HMK 355. maddesine göre yapılan istinaf incelemesi neticesinde;
1) Davacının dava dilekçesi incelendiğinde; davalı uhdesinde olan ve toplam bedeli 120.000 ,00 TL olan bonolardan dolayı borçlu bulunmadığının tespiti ile, fazladan ödediği 38.033,47 TL nin istirdatına karar verilmesini talep ettiği anlaşılmaktadır. Davanın ise 100.000,00 TL üzerinden eksik harçla açıldığı; mahkemenin harç ikmaline karar vermeden yargılamayı yürüttüğü anlaşılmaktadır.
Harçlar Kanununun 16/1. maddesinde değer ölçüsüne göre harca tabi işlerde (1) sayılı tarifede yazılı değerlerin esas alınacağı öngörülmüştür. Harçlar Kanunu’nun 32. maddesi gereğince eksik harç tamamlanmadan müteakip işlemler yapılamaz. Öncelikle bu eksikliğin giderilmesi gerekir.
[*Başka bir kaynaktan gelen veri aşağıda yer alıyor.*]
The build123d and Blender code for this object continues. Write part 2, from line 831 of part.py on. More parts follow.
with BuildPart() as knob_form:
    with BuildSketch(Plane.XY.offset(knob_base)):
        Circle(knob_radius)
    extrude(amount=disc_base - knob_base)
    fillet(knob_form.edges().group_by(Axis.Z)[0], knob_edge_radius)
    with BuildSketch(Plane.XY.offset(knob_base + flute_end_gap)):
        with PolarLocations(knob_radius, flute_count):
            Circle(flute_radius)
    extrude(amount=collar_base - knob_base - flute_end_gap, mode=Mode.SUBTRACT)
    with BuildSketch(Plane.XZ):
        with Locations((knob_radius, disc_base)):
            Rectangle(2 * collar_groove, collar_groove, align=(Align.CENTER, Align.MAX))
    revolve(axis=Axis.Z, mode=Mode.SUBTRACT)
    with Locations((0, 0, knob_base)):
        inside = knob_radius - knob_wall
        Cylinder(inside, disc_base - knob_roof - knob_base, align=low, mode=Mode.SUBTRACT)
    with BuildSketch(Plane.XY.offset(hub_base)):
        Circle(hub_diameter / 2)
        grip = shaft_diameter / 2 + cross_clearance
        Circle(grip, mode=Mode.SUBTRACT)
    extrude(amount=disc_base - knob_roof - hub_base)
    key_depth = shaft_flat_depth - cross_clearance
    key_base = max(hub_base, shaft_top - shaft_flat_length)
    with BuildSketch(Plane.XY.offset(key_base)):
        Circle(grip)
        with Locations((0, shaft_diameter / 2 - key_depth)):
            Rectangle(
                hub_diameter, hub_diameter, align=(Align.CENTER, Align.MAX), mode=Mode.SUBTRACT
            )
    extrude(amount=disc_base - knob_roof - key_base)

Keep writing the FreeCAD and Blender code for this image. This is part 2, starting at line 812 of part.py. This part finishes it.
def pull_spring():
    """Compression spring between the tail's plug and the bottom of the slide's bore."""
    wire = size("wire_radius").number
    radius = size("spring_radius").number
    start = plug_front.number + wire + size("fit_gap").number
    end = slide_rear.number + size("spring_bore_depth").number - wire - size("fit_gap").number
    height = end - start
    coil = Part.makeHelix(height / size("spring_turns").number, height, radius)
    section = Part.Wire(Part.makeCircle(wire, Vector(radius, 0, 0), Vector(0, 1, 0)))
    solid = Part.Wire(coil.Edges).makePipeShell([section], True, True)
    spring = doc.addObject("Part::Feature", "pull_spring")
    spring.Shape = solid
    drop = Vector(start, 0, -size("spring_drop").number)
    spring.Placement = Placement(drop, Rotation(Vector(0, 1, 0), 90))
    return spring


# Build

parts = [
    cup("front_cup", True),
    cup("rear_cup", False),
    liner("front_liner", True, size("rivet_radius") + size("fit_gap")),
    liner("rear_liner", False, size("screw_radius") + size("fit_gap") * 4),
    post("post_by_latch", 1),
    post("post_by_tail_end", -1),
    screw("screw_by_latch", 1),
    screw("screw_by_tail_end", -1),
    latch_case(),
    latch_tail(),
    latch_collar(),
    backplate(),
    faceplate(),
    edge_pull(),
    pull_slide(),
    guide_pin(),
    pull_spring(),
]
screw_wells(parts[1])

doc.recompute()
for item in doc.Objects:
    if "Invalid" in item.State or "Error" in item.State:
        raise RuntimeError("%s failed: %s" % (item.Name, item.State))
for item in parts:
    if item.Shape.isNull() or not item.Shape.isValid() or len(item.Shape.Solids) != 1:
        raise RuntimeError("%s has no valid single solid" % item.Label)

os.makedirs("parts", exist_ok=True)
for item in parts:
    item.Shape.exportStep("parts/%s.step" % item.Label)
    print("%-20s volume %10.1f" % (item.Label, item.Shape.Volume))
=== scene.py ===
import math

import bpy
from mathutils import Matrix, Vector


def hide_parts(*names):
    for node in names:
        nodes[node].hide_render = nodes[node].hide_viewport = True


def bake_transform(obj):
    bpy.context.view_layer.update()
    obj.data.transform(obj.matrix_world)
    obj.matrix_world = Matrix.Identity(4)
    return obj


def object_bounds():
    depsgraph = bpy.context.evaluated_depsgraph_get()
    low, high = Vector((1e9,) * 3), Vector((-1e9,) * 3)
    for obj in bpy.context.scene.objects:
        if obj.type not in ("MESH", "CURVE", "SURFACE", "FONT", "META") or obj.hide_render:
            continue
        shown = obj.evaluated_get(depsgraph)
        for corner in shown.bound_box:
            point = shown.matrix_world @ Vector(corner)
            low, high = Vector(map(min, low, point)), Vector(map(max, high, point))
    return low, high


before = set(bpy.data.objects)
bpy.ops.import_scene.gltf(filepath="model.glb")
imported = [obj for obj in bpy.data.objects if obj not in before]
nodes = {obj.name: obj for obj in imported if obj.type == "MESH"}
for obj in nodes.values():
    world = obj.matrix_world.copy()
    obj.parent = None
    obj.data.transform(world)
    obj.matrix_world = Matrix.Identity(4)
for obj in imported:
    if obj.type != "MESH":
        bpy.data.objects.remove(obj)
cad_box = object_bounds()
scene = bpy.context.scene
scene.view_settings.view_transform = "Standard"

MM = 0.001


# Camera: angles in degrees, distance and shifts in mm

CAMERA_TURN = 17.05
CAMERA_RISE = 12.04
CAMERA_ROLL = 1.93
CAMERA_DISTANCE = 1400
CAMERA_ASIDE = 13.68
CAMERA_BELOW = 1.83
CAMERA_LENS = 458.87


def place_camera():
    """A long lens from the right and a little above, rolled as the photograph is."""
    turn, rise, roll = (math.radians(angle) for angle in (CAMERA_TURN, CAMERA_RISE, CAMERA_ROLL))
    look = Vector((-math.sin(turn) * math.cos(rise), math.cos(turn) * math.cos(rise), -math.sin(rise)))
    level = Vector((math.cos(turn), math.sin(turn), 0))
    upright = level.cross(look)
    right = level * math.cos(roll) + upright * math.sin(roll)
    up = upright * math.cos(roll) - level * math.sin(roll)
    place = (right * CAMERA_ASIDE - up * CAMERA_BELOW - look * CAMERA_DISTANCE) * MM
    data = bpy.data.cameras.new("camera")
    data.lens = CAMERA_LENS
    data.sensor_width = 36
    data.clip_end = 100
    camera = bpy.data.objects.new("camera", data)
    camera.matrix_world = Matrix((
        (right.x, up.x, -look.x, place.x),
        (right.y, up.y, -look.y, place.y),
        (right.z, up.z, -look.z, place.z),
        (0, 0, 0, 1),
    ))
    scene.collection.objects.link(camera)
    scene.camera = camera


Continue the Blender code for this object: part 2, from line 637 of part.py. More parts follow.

2) Davalı yan davaya yasal sürede cevap vermemiş olup; ayıp ihbarının süresinde yapılıp yapılmadığı yönünde bir savunması da bulunmadığından mahkemenin ayıp ihbarının süresinde yapılmadığı hususunu resen nazara alması taraflarınca ileri sürülme ilkesine ve defiler hakkındaki genel usul kurallarına aykırılık teşkil etmektedir. Ayıp ihbarı niteliği itibariyle defi niteliğinde olup ileri sürülmedikçe mahkemece resen dikkate alınamaz. Davalı yüklenici ; davacı iş sahibi tarafından süresinde ayıp ihbarında bulunulmadığı yolunda bir defi ileri sürmediğinden mahkemece ayıp ihbarının süresinde bulunulduğu kabul edilerek işin esasına girilmesi ve deliller değerlendirilerek sonuca göre hüküm tesisi gerekirken, davalı tarafından ileri sürülmeyen bir definin gerekçe yapılarak davanın yazılı şekilde reddi doğru olmamıştır (Bknz aynı yönde Yargıtay 15. HD.2012/3493 Esas ve 2013/2952 Karar sayılı kararı)
3) İş bedelinin götürü usulde belirlendiği de gözetilerek; mahkemece eksik ve ayıplı işler dışlanarak işin hangi oranda gerçekleştiği bilirkişiye hesaplattırılarak, bunun toplam iş bedeline oranlanmak sureti ile davalı yüklenicinin hakediş miktarı bulunmalı, bundan sonra kanıtlanan ödemeler mahsup edilerek bakiye alacağı kalıp kalmadığı hesaplanarak iş sahibinin menfi tespit ve istirdat talebi değerlendirilmesi gerekmektedir.
Yukarıda açıklanan nedenlerle; Davacı vekilinin istinaf başvurusunun kabulü ile HMK’nun 353/1-a/4,6 maddeleri uyarınca, kararın tümüyle ortadan kaldırılmasına ve davanın yeniden görülmesi için dosyanın kararı veren mahkemeye gönderilmesine karar vermek gerekmiştir.
SONUÇ
Yerel Mahkeme kararının esası incelenmeksizin ORTADAN KALDIRILMASINA ve davanın yeniden görülmesi için dosyanın kararı veren mahkemeye GÖNDERİLMESİNE, peşin alınan istinaf karar harcının isteği halinde ilk derece mahkemesince istinaf yoluna başvuran davacıya iadesine, dosya üzerinde yapılan inceleme neticesinde 20/12/2022 tarihinde kesin olarak oybirliği ile karar verildi.